--- Start INFORMATION SHOWN ---

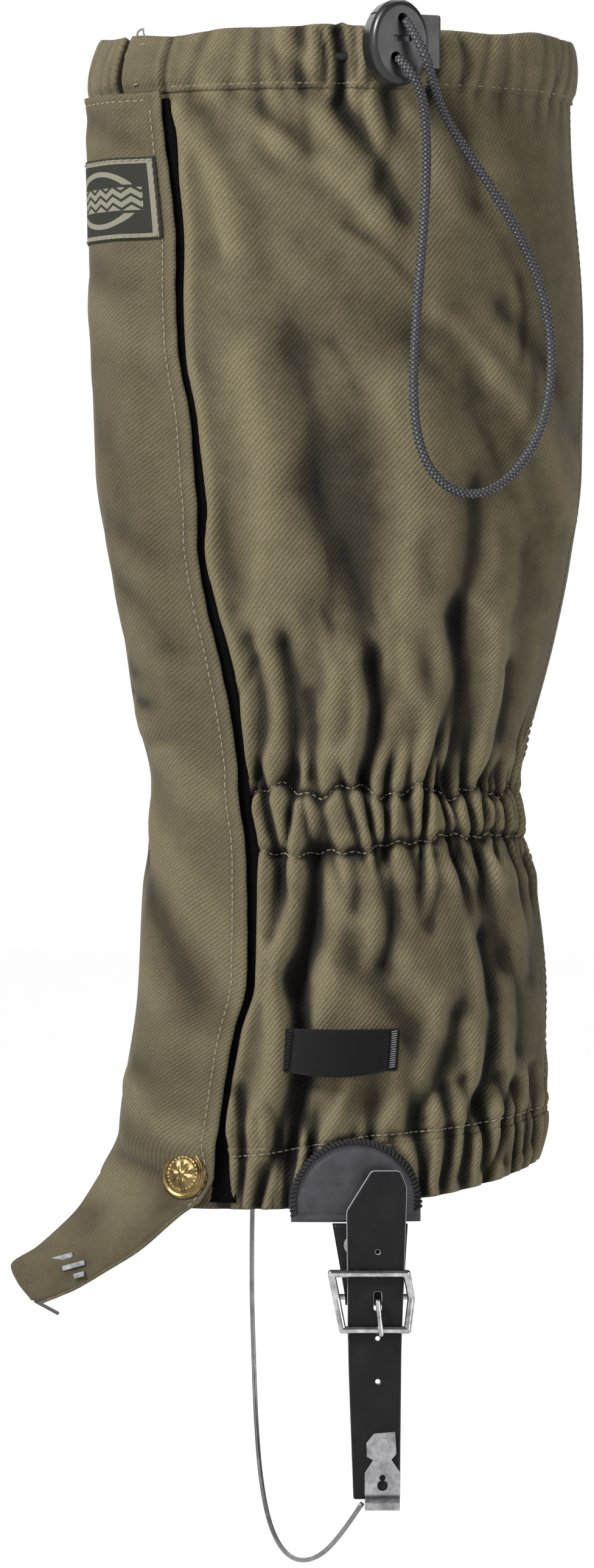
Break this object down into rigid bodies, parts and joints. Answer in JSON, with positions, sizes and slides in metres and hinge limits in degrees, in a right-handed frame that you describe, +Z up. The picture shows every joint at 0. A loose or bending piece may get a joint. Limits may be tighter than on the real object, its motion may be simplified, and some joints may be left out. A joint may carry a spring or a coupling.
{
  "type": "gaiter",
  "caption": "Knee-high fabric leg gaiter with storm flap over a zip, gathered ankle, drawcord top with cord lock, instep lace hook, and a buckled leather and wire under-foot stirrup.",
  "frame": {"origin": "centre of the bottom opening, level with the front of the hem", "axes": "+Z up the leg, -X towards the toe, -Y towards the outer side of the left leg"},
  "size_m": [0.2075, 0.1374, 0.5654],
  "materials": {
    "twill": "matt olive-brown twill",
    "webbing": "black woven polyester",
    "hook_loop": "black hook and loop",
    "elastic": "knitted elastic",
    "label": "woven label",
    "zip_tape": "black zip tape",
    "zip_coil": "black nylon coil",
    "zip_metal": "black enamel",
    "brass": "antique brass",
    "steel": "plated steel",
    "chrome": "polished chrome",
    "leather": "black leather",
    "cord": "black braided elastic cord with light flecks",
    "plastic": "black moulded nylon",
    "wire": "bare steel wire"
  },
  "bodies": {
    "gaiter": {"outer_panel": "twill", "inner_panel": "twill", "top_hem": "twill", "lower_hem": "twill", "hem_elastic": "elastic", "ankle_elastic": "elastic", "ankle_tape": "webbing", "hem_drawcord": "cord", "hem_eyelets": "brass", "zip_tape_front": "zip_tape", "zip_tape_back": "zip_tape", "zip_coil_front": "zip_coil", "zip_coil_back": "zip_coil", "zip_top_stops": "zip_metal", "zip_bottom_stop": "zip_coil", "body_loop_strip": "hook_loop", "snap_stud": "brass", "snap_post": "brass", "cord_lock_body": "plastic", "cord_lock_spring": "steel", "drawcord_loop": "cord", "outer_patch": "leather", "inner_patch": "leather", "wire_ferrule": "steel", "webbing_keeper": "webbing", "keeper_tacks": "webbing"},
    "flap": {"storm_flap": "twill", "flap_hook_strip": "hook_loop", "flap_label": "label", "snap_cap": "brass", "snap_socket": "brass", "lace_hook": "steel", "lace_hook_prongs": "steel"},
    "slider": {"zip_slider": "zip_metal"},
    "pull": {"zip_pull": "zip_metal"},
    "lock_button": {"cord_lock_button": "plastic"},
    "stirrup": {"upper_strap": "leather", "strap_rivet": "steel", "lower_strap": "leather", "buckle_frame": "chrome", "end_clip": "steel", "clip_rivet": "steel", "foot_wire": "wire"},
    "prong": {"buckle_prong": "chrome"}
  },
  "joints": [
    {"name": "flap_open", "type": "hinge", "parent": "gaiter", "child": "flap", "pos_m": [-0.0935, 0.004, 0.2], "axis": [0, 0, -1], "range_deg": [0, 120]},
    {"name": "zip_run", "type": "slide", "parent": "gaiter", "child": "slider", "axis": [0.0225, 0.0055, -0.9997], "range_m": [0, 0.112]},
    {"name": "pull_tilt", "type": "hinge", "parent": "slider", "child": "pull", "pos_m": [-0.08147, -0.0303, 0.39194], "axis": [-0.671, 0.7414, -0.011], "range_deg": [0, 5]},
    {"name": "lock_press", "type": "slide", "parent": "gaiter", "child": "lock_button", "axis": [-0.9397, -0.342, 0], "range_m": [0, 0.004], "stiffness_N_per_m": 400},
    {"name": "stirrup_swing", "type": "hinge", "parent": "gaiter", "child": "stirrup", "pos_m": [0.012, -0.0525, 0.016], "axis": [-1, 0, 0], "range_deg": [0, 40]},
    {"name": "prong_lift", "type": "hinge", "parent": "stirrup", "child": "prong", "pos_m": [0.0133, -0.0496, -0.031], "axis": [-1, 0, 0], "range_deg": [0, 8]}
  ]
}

--- End INFORMATION SHOWN ---
--- Start INFORMATION SHOWN ---

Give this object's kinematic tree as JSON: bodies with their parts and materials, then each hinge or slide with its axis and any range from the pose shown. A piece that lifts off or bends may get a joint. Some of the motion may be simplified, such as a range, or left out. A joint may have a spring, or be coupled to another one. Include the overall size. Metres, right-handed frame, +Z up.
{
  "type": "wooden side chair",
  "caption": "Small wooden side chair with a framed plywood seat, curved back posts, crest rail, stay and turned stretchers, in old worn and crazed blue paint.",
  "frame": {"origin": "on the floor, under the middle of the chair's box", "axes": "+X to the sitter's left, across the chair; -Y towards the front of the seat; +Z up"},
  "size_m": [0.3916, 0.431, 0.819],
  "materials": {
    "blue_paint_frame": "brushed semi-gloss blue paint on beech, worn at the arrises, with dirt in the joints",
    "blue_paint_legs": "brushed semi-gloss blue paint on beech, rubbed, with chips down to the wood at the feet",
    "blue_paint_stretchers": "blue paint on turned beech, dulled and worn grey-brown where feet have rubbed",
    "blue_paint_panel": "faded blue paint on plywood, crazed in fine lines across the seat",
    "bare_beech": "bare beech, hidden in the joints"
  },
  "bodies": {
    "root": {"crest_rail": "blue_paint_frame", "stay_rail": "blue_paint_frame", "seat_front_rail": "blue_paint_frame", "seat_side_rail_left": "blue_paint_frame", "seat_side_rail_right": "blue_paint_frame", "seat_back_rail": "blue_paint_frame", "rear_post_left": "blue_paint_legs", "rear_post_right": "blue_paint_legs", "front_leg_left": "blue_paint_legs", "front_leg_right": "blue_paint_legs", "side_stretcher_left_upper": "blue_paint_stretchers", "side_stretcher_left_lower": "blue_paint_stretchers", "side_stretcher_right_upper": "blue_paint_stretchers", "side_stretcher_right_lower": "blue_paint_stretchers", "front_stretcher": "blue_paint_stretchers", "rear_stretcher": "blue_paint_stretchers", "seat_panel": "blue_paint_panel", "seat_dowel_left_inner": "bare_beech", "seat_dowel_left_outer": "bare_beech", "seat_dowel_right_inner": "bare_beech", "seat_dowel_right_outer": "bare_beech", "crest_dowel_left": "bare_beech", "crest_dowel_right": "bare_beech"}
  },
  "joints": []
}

--- End INFORMATION SHOWN ---

▶ [WRITTEN TASK]: Go through the listing above and locate each line that holds the word "hinge". Copy those lines.

▶ [RESPONSE]:
Break this object down into rigid bodies, parts and joints. Answer in JSON, with positions, sizes and slides in metres and hinge limits in degrees, in a right-handed frame that you describe, +Z up. The picture shows every joint at 0. A loose or bending piece may get a joint. Limits may be tighter than on the real object, its motion may be simplified, and some joints may be left out. A joint may carry a spring or a coupling.
    {"name": "flap_open", "type": "hinge", "parent": "gaiter", "child": "flap", "pos_m": [-0.0935, 0.004, 0.2], "axis": [0, 0, -1], "range_deg": [0, 120]},
    {"name": "pull_tilt", "type": "hinge", "parent": "slider", "child": "pull", "pos_m": [-0.08147, -0.0303, 0.39194], "axis": [-0.671, 0.7414, -0.011], "range_deg": [0, 5]},
    {"name": "stirrup_swing", "type": "hinge", "parent": "gaiter", "child": "stirrup", "pos_m": [0.012, -0.0525, 0.016], "axis": [-1, 0, 0], "range_deg": [0, 40]},
    {"name": "prong_lift", "type": "hinge", "parent": "stirrup", "child": "prong", "pos_m": [0.0133, -0.0496, -0.031], "axis": [-1, 0, 0], "range_deg": [0, 8]}
Give this object's kinematic tree as JSON: bodies with their parts and materials, then each hinge or slide with its axis and any range from the pose shown. A piece that lifts off or bends may get a joint. Some of the motion may be simplified, such as a range, or left out. A joint may have a spring, or be coupled to another one. Include the overall size. Metres, right-handed frame, +Z up.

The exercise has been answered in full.